I'd like to take a few minutes today to talk about a little something close to the darkest, coldest part of my heart: Morning radio personalities.

Let's call a pickle a pickle- I hate them. Hate hate hate. Back when I was in middle school, Stacey, Laura and I would listen to Drew and Mike and their radio shenanigans, and thought they were funny as hell. Chances are, they weren't, but then again, I was 12. Sue me. Stacey still listens to them every morning, and I THINK it's because she still thinks they're funny, but I'm not sure...but I would rather have my eyes scratched out by a weasel in a bathtub than listen to them any morning of the week. Even if they CAN make a funny comment, have a good interview, or give some quasi-intelligent insight into pop culture, the other 98% of the show is obnoxious as all hell. I understand that they, in their sound booth o' love, probably get bored and might find it funny to call people that are part of some embarrassing news story or another, or whatever, but when the person politely says they don't want to talk to them and ends the conversation, am I the only fucking person around that feels bad when these guys just keep calling repeatedly? People get pissed at telemarketers, but this is okay?

Also, as much as I try to keep my pocket feminist in check, JEEBUS, what horrible sexists! I don't know how many time I've heard this or that story dismissed because "oh COME ON, you KNOW he was giving it to her" or some other horrid thing that just turns my brain into a pretzel for a minute or two. Don't get me wrong, I'm not on a crusade to create a world with "person-hole covers" or anything, my uterus twitches just a little bit when they open their mouths. Of course, these are the types of people that would write off any woman who called in with a complaint as a man-hating dyke who just needed the ole long and hard.

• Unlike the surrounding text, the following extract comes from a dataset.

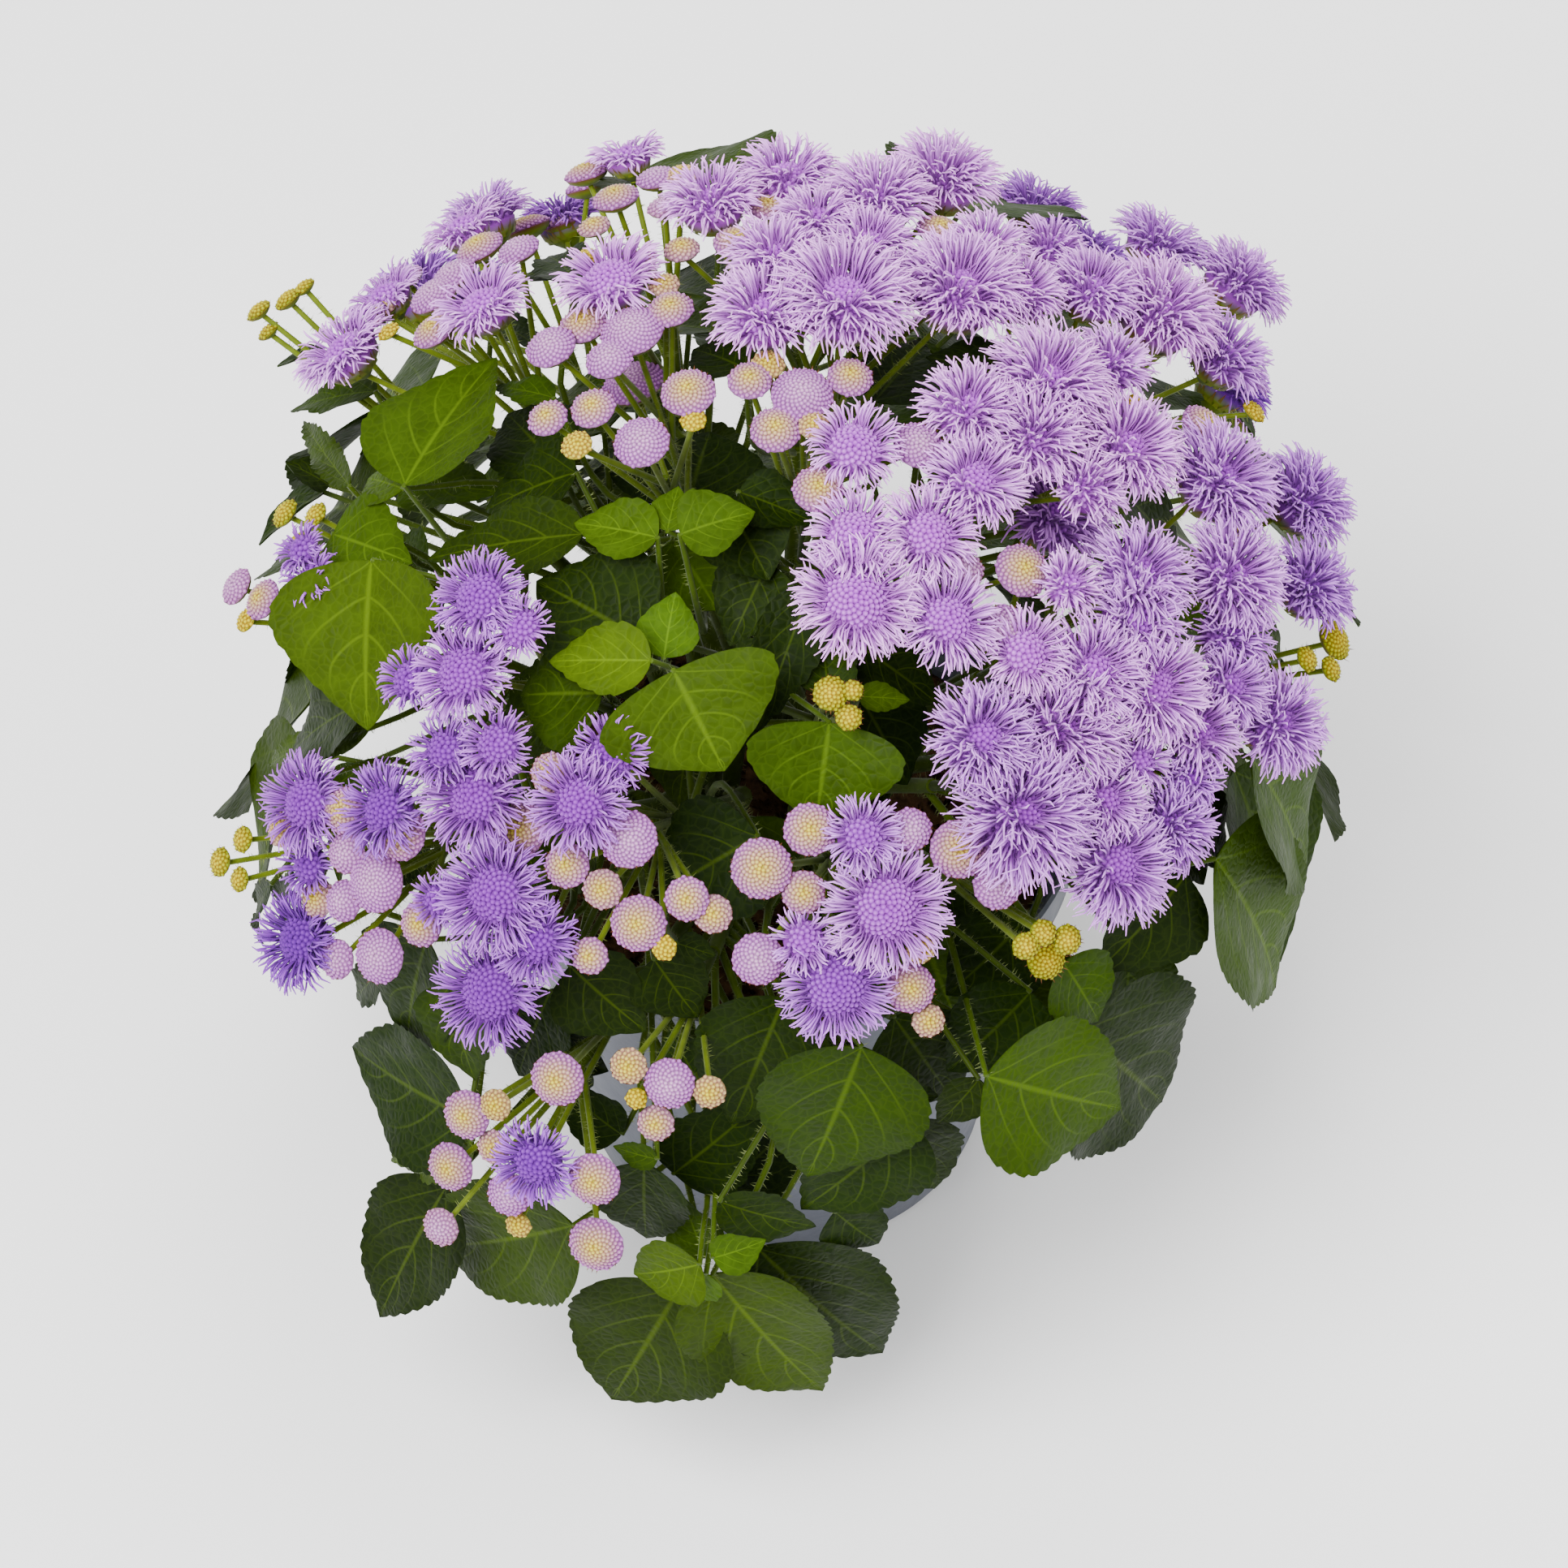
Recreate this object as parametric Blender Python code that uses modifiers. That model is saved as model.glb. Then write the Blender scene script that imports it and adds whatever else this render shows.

So you're probably wondering, if this gets me so worked up, why I continue to listen? I'm getting to that, but if there's one thing I don't do well, it's "getting to the point."

I have this stereo that I bought with money from my first job. Mind you, I worked at my first job for a number of years, so I guess that particular description doesn't really bring the same image of a young Megan with her first paycheck in hand, eagerly making choices concerning her first major purchase as a member of the labor force, but whatever. The damn thing cost me close to $200, so it's not like I could buy it with my first paycheck anyhow.

Ah, I love tangents. And coffee. However, I only require creamer for the latter.

Anyhow, so back to this stereo. What I like about it is that it's also my alarm clock. I can wake up to CDs, radio, and with some work, casette tapes (remember those?). As the years have gone by, the CD changer has gotten more and more picky, and does that thing where it doesn't realize there's a disc in this or that slot. Annoying. Also, waking up to CDs can be troublesome because choosing one is a bitch. If the first song starts out too gradually, it won't really wake me up. If it starts too abruptly, it will scare the crap out of me and completely fuck up my chi for the whole morning. Because of this, I tend to leave the same CD in for so long that I get really sick of the first song on the album.

So often I default to radio. I don't like waking up to people talking (creeps me out to suddenly hear a conversation in my room when I had thought I was alone), so I avoid NPR or the like. For the most part, I listen to rock stations when I'm patronizing the ol' FM, so I usually have my stereo set to one of those. However, many of these stations have morning shows, many of which don't even play music (and fill me with hate), which puts me back at my NPR problem.

So I bite the bullet and keep my radio on 89x, because although they also have morning personalities who do too much talking, they also play music about half the time, where stations like WRIF don't even bother. That promise of the occasional song when I wake up is what keeps me coming back. Because a good one will start my morning right, and at least a bad one will convince me to get my ass out of bed to turn it off. As much as I hate Drew and Mike (see above), these guys are worse.

Above all, they're just not funny. They'll compose lists to read off on the air, and the way to get around the fact that I could have thought up better shit when I was 6 and still thought fart jokes were cool, they punctuate every item with an "OH!" and a guffaw from the person NOT reading. Not funny.

Also, they're stupid. Not stupid like I don't like them, stupid. Stupid like uninformed. At least Drew and Mike read the newspaper. I'll leave it at that.

And finally, yesterday morning, I got to compare them on the final hate scale- I woke up just in time to be promised a list of "ways to cure a feminist." What's really bad is that it's two guys and a GIRL on this show, kids. But it's like the Hannity and Colmes thing, where the party that SHOULD be opposing just kinda doesn't do much, but since they're there, clearly it's balanced, right? When the two guys gave their list (scary observation: Sometimes people are over-the-top offensive to be funny. You know, the "there's no way I really think like this, so laugh, you sucker" thing. Hell, I do it myself. This was not one of those times), which I should note, started with things like "express interest in issues that are important to her, like equal pay for equal work and all that, but explain to her that it's OKAY to be a real girl" and ended in the suggestion that you "buy into her Malibu Barbie fantasies and buy her a cute tank top with the word "feminist" across the front. Tell her she looks nice without staring at her chest," the girl just chuckled and said something to the point of "I don't know why I'm even here."

I don't either, hun. You're not part of the solution, I can tell you that.